━━ SOURCE MATERIAL ━━
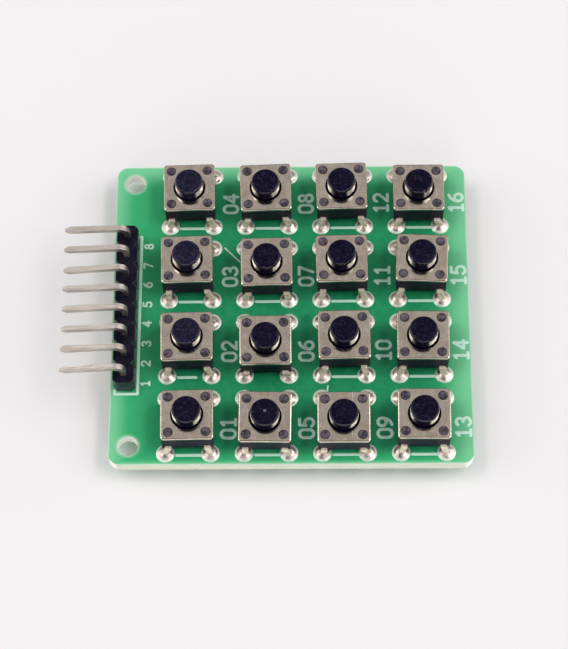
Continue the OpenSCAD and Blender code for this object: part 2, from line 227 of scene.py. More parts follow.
class EffectLibrary:
    """Builds each shared effect the first time that a material asks for it."""

    def __init__(self) -> None:
        """Starts with no group built."""
        self.built: dict[Effect, bpy.types.NodeTree] = {}

    def place(self, nodes: Nodes, effect: Effect, inputs: Mapping[str, Any]) -> Any:
        """Places an effect's group in a material, with the material's own values.

        Args:
            nodes: the material's tree.
            effect: which effect.
            inputs: a constant or a socket for each input that isn't left at its default.

        Returns:
            The outputs of the new node.
        """
        if effect not in self.built:
            makers = {Effect.CLOUD: self.cloud, Effect.GRAIN: self.grain, Effect.FLECK: self.fleck,
                      Effect.ROUNDED: self.rounded, Effect.SCRATCH: self.scratch, Effect.MARGIN: self.margin}
            self.built[effect] = makers[effect]()
        return nodes.add("Group", inputs, node_tree=self.built[effect]).outputs

    @staticmethod
    def start(effect: Effect, inputs: Mapping[str, Any],
              outputs: Mapping[str, str]) -> tuple[Nodes, Any, Any]:
        """Makes an empty group with named sockets.

        Args:
            effect: the effect that it is for.
            inputs: each input's default, a number or a vector.
            outputs: each output's kind, Float or Vector.

        Returns:
            The tree, what it is given and where its results go.
        """
        tree = bpy.data.node_groups.new(effect.value, "ShaderNodeTree")
        for label, value in inputs.items():
            kind = "NodeSocketFloat" if isinstance(value, (int, float)) else "NodeSocketVector"
            socket = tree.interface.new_socket(name=label, in_out="INPUT", socket_type=kind)
            socket.default_value = value
        for label, kind in outputs.items():
            tree.interface.new_socket(name=label, in_out="OUTPUT", socket_type="NodeSocket" + kind)
        nodes = Nodes(tree)
        return nodes, nodes.add("NodeGroupInput").outputs, nodes.add("NodeGroupOutput").inputs

    def noisy(self, effect: Effect, output: str, detail: float,
              roughness: float) -> tuple[Nodes, Socket, Any]:
        """Starts a group with noise in it, which a part of Stretch under 1 draws out along its axis.

        Args:
            effect: the effect that it is for.
            output: the name of its output.
            detail: how many finer layers the noise has.
            roughness: how strong they are.

        Returns:
            The tree, the noise and where the group's result goes.
        """
        inputs = {"Size": 1.0, "Stretch": (1.0, 1.0, 1.0)}
        nodes, given, result = self.start(effect, inputs, {output: "Float"})
        point = nodes.vector("MULTIPLY", {0: nodes.millimetres(), 1: given["Stretch"]})
        scale = nodes.math("DIVIDE", 1.0, given["Size"])
        texture = {"Vector": point, "Scale": scale, "Detail": detail, "Roughness": roughness}
        return nodes, nodes.add("TexNoise", texture).outputs["Fac"], result[output]

    def cloud(self) -> bpy.types.NodeTree:
        """A soft, uneven tone.

        Returns:
            A group whose Size is that of the patches, in millimetres. Its Mask runs from 0 to 1.
        """
        least, most = 0.3, 0.7  # nearly all of the noise lies between these
        nodes, tone, result = self.noisy(Effect.CLOUD, "Mask", detail=3.0, roughness=0.6)
        nodes.tree.links.new(nodes.remap(tone, least, most), result)
        return nodes.tree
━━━
**AIM:** Include the first line, the line containing "material's own values.", and every line between them, copied exactly from the material above; output no other line.

**ANSWER BELOW:**
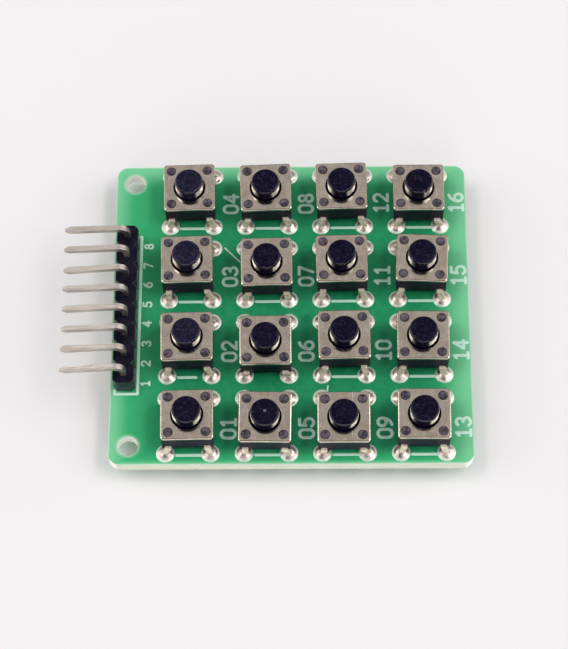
Continue the OpenSCAD and Blender code for this object: part 2, from line 227 of scene.py. More parts follow.
class EffectLibrary:
    """Builds each shared effect the first time that a material asks for it."""

    def __init__(self) -> None:
        """Starts with no group built."""
        self.built: dict[Effect, bpy.types.NodeTree] = {}

    def place(self, nodes: Nodes, effect: Effect, inputs: Mapping[str, Any]) -> Any:
        """Places an effect's group in a material, with the material's own values.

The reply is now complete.